Q1 is almost over, are you on track with your business plans for 2019?

It seems like only a few weeks ago when we were hosting our Jumpstart January events and meeting business owners who wanted to kickstart 2019! It’s now almost the end of Q1 and a great opportunity to see whether you’re on track, celebrate what you’ve achieved and give yourself another kick up the b**t to get going…

If you’re a member of the Bordon Hub I hope that you feel like you’ve made some progress. Regular attendees will have participated in our ‘Organising for success’ sessions back in January, have gained some useful new skills in ‘Marketing month’ in February, and will now be thinking about pricing, tax and spreadsheets as we explore ‘Know your numbers’ this month. Those members who’ve taken advantage of a Your Business Growth Plan session with Stuart Morrison will also be taking steps to reach their goals as identified during the session.

BTW, it’s not too late to join the Bordon Hub and kickstart your business growth plans! You can pick up our programme at any time of the year and will get access to all the workbooks and resources we’ve shared so far. Join the Bordon Hub here.

The Q1 business growth review

Before the end of March, let’s all take a few minutes to see how 2019 has gone so far…

Step 1: Are you on track?

If you set yourself some specific goals this year, and broke them down into achievable smaller steps, how’s it going for you? Have you achieved what you set out to do and are you on track to get where you want to be?

Well done you, if you’re on track! Move on to the next step ‘celebrate what you’ve achieved’! If you haven’t quite achieved what you hoped to, think about the following to see where you can move forward:

  • Where your goals realistic? In the excitement of making business plans you may have overestimated what you could feasibly achieve. If that’s the case, inject a bit of realism into the next quarter and align your goals and next steps with what you can realistically manage.
  • Have things changed? Are there any factors that have impacted your business plans? For example external factors like a competitor setting up in the area or internal factors like a member of staff handing in their notice. If something has changed make sure you assess how that will affect your ability to achieve this year’s targets and adjust accordingly.
  • Did you get distracted or demotivated? As with any goal setting there’s always a danger that our own human fallibilities will derail our plans. Own up to it and change that mindset from prevaricating, making excuses or blaming others for our own mistakes and reboot your plans for Q2 instead!

Step 2: Celebrate what you’ve achieved

Rewards are a great way to motivate yourself and your team.
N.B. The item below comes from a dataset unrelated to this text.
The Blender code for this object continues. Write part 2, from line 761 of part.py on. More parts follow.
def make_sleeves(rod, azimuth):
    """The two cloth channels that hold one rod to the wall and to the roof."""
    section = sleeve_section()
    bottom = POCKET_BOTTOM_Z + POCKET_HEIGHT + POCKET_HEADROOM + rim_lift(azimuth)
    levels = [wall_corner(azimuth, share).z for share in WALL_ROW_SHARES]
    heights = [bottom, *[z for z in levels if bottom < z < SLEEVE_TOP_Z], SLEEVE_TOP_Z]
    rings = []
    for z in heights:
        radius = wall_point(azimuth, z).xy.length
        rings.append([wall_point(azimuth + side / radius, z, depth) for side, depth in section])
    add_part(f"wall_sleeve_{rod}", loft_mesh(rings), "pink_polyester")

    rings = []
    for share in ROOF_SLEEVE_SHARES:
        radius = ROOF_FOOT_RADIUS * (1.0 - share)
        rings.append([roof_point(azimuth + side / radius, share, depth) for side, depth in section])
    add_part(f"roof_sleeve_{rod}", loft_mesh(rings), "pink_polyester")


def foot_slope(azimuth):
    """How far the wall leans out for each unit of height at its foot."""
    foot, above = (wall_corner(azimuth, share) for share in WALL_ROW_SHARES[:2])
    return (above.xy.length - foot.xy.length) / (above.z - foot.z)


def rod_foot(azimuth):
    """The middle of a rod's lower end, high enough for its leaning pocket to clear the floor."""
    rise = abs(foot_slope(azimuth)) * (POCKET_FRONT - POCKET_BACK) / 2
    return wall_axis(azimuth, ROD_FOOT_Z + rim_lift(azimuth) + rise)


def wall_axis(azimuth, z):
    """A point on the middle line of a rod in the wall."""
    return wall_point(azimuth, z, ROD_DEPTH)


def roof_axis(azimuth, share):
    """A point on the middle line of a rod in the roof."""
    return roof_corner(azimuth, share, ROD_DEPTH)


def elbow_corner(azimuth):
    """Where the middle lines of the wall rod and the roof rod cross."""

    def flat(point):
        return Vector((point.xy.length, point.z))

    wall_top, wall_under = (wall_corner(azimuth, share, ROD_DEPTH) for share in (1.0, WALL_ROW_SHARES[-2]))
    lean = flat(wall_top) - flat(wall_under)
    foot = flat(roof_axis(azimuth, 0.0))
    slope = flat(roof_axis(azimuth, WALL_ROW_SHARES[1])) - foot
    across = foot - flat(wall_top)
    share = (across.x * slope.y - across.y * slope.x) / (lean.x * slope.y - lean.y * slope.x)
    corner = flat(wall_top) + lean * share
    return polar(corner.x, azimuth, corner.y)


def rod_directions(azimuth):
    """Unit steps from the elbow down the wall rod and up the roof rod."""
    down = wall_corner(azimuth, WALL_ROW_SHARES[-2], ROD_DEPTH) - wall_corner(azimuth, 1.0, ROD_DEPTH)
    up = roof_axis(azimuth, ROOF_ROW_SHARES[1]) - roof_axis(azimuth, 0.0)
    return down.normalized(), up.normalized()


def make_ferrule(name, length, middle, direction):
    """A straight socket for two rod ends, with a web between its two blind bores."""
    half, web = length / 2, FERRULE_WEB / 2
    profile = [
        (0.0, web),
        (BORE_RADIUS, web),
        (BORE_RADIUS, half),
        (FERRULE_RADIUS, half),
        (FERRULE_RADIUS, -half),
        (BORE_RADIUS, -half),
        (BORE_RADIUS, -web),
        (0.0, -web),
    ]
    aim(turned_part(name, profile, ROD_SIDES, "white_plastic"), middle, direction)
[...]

If you’ve hit all your targets (or most of them) for Q1 take the time to celebrate, even if they feel like quite modest achievements. We want to keep those motivation levels high, and that’s difficult if you’re playing a long game where those big goals are going to take time to achieve. So give yourself, and your team if appropriate, a reward to keep you on track throughout Q2 and beyond.
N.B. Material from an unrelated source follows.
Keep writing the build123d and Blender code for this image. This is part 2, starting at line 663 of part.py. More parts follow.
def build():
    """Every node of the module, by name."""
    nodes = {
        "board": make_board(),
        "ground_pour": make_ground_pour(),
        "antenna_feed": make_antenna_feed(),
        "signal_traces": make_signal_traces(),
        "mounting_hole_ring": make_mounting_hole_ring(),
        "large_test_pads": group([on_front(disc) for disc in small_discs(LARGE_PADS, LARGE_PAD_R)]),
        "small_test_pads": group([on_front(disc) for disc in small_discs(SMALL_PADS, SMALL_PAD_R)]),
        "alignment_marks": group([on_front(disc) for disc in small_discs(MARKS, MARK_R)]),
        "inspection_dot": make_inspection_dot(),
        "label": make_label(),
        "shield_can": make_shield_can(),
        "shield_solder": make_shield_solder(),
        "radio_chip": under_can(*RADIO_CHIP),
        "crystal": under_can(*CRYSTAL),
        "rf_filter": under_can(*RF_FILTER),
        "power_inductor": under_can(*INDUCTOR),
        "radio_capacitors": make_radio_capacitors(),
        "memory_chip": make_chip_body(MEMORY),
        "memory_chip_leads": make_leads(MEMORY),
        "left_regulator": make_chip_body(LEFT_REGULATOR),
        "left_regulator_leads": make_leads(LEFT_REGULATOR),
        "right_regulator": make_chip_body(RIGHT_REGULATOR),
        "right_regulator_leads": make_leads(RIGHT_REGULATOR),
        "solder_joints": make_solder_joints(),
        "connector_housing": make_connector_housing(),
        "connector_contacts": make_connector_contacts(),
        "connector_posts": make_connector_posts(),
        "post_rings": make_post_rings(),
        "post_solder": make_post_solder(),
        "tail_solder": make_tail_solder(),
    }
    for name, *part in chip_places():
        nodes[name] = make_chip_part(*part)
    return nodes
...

Step 3: Give yourself a kick up the b**t

Everyone can benefit from a little kick up the b**t whether we’ve achieved our targets this quarter or not. For those of us who found it easy let’s up the ante a little and adjust our goals and targets to make us work a little bit harder. You could get to where you want to be a lot faster if you challenge yourself a bit more.

If you didn’t achieve those goals because you prevaricated, got distracted or simply found it hard to motivate yourself, a really effective way of getting out of this rut is to find yourself an accountability partner. That’s someone who will kick your b**t for you – not too hard – and help you get motivated and focused on what you need to do.
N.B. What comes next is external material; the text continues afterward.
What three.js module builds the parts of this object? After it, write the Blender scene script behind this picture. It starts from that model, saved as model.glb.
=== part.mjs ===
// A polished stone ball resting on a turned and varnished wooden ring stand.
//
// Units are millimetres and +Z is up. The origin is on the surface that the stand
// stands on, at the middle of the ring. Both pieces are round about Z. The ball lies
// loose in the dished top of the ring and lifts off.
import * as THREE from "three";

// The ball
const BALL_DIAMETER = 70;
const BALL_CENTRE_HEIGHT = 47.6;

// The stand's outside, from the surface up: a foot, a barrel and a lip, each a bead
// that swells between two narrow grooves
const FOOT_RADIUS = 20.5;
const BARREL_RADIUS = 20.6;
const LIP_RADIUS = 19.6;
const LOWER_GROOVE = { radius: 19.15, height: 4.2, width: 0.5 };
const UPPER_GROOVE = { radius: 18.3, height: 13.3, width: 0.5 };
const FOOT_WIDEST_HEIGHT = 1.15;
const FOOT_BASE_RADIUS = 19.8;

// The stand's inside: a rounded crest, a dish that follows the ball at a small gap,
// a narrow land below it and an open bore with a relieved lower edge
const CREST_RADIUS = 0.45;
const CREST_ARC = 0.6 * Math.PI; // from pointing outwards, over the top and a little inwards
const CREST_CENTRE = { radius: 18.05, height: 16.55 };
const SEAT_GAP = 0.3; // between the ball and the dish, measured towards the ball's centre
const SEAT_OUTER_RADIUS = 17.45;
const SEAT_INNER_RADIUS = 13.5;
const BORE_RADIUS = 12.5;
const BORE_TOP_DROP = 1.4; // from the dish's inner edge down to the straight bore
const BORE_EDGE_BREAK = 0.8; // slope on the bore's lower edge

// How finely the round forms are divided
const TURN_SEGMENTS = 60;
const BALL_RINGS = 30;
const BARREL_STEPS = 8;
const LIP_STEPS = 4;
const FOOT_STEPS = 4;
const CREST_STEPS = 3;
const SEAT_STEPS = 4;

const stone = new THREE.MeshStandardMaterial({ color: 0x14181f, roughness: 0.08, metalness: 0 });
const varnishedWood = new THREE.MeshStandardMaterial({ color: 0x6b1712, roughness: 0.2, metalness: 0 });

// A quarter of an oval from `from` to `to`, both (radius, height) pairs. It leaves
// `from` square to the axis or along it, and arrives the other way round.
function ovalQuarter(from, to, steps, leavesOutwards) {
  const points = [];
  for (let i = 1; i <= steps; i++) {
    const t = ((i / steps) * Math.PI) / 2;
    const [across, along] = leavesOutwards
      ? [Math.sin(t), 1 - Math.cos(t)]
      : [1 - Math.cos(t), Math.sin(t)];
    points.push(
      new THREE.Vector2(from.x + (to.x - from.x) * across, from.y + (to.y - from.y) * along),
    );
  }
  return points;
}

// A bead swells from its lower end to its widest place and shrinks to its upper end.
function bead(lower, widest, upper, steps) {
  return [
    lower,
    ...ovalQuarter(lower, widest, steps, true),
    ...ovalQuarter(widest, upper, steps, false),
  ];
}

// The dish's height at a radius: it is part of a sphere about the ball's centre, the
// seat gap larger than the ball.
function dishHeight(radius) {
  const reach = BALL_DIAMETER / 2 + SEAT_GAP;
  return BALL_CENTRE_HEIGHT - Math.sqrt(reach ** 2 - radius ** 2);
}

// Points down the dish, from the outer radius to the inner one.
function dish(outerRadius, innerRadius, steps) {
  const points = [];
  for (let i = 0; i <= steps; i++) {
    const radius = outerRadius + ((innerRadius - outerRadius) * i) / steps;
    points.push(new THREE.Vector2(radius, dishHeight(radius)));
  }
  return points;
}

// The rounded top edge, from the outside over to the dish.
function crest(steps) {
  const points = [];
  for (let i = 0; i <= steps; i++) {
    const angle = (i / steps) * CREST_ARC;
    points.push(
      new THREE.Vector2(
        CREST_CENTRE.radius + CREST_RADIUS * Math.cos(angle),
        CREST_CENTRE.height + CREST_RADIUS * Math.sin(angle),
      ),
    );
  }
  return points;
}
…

The Bordon Hub can be your accountability partner if you haven’t got a business coach, partner or a friend / family member that can offer this support. That’s what our mini-Mastermind sessions at the end of each month are designed to do: we check with our members to see whether they’re on track, address any challenges they have, and give everyone a motivational warm hug to encourage them to stick with it and continue putting in the hard work!

Don’t forget that members of the Bordon Hub can also join our members-only Facebook group where our network of Hub members (Farnham, Guildford and Bordon) hang out. This is your tribe of people who are all routing for each other’s success, offering support, asking for help, collaborating and building connections. You can request membership of this group here.

growth hacking,

Growth Hacking for Micro and Small Businesses

What do our Bordon Hub members share in common? They all want their micro or small businesses to grow! Whether that’s with the goal of becoming a larger company or simply to increase profitability so that their owners can enjoy the lifestyle they want, we all want growth.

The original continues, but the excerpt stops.